**Task instructions:**
Give the material again in full, matching it exactly.

**Recorded data:**
◇ ◇ ◇
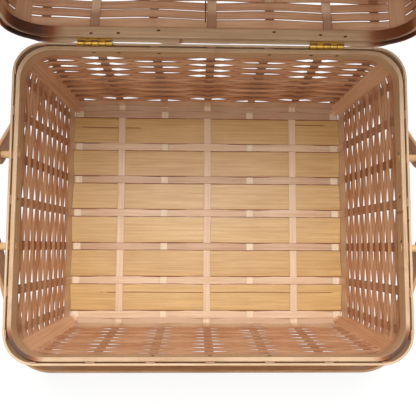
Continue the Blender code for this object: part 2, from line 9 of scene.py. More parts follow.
import bpy
import numpy as np
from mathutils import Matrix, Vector


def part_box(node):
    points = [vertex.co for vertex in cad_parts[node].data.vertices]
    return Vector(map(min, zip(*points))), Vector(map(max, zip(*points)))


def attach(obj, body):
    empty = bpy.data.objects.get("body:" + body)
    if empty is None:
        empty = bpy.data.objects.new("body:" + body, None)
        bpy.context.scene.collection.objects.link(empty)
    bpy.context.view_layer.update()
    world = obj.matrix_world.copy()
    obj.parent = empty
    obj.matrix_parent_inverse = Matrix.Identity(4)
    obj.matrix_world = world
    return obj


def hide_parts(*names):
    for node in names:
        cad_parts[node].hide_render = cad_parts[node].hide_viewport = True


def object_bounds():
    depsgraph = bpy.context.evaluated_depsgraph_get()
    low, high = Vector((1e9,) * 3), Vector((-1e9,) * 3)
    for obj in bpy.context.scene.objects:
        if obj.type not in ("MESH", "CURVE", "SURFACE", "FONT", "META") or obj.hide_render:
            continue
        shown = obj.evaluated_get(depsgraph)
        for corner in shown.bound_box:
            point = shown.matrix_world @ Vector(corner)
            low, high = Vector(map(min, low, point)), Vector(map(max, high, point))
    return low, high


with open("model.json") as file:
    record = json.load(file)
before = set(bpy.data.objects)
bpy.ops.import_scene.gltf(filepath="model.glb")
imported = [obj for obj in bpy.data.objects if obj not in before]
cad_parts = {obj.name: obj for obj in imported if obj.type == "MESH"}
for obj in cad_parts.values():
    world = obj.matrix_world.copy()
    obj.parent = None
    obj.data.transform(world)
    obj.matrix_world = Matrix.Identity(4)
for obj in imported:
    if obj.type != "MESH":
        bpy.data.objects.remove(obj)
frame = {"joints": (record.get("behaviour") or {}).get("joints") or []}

bl_info = {
    "name": "Pie Basket",
    "version": (1, 0, 0),
    "blender": (4, 5, 0),
    "location": "View3D > Sidebar > Pie Basket",
    "description": "Builds a woven pie basket with a hinged lid and two swing handles",
    "category": "Add Mesh",
}

CAD_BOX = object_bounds()
HINGE = next(joint for joint in frame["joints"] if joint["name"] == "lid_hinge")
MIDDLE_Y = sum(corner[1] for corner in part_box("inner_hoop")) / 2
MILLIMETRE = 0.001
SIDES = ("right", "back", "left", "front")
SLATS = range(1, 7)
SPLINTS = range(-3, 4)
# A side's stakes are counted from its middle. Its last one is beside the corner strip, and the
# middle of the corner lies half a count beyond it.
LAST_STAKE = 3
CORNER_PHASE = 3.5
# How much further apart the stakes stand at the rim than at the foot
STAKE_FAN = 0.04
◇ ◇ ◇
**Output of the exercise:**
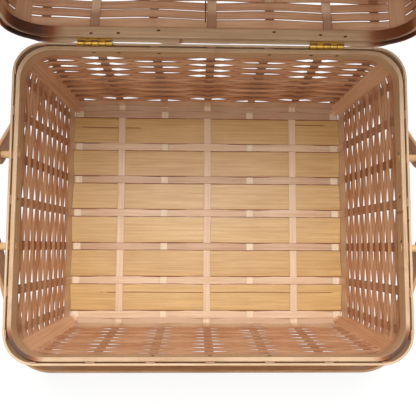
Continue the Blender code for this object: part 2, from line 9 of scene.py. More parts follow.
import bpy
import numpy as np
from mathutils import Matrix, Vector


def part_box(node):
    points = [vertex.co for vertex in cad_parts[node].data.vertices]
    return Vector(map(min, zip(*points))), Vector(map(max, zip(*points)))


def attach(obj, body):
    empty = bpy.data.objects.get("body:" + body)
    if empty is None:
        empty = bpy.data.objects.new("body:" + body, None)
        bpy.context.scene.collection.objects.link(empty)
    bpy.context.view_layer.update()
    world = obj.matrix_world.copy()
    obj.parent = empty
    obj.matrix_parent_inverse = Matrix.Identity(4)
    obj.matrix_world = world
    return obj


def hide_parts(*names):
    for node in names:
        cad_parts[node].hide_render = cad_parts[node].hide_viewport = True


def object_bounds():
    depsgraph = bpy.context.evaluated_depsgraph_get()
    low, high = Vector((1e9,) * 3), Vector((-1e9,) * 3)
    for obj in bpy.context.scene.objects:
        if obj.type not in ("MESH", "CURVE", "SURFACE", "FONT", "META") or obj.hide_render:
            continue
        shown = obj.evaluated_get(depsgraph)
        for corner in shown.bound_box:
            point = shown.matrix_world @ Vector(corner)
            low, high = Vector(map(min, low, point)), Vector(map(max, high, point))
    return low, high


with open("model.json") as file:
    record = json.load(file)
before = set(bpy.data.objects)
bpy.ops.import_scene.gltf(filepath="model.glb")
imported = [obj for obj in bpy.data.objects if obj not in before]
cad_parts = {obj.name: obj for obj in imported if obj.type == "MESH"}
for obj in cad_parts.values():
    world = obj.matrix_world.copy()
    obj.parent = None
    obj.data.transform(world)
    obj.matrix_world = Matrix.Identity(4)
for obj in imported:
    if obj.type != "MESH":
        bpy.data.objects.remove(obj)
frame = {"joints": (record.get("behaviour") or {}).get("joints") or []}

bl_info = {
    "name": "Pie Basket",
    "version": (1, 0, 0),
    "blender": (4, 5, 0),
    "location": "View3D > Sidebar > Pie Basket",
    "description": "Builds a woven pie basket with a hinged lid and two swing handles",
    "category": "Add Mesh",
}

CAD_BOX = object_bounds()
HINGE = next(joint for joint in frame["joints"] if joint["name"] == "lid_hinge")
MIDDLE_Y = sum(corner[1] for corner in part_box("inner_hoop")) / 2
MILLIMETRE = 0.001
SIDES = ("right", "back", "left", "front")
SLATS = range(1, 7)
SPLINTS = range(-3, 4)
# A side's stakes are counted from its middle. Its last one is beside the corner strip, and the
# middle of the corner lies half a count beyond it.
LAST_STAKE = 3
CORNER_PHASE = 3.5
# How much further apart the stakes stand at the rim than at the foot
STAKE_FAN = 0.04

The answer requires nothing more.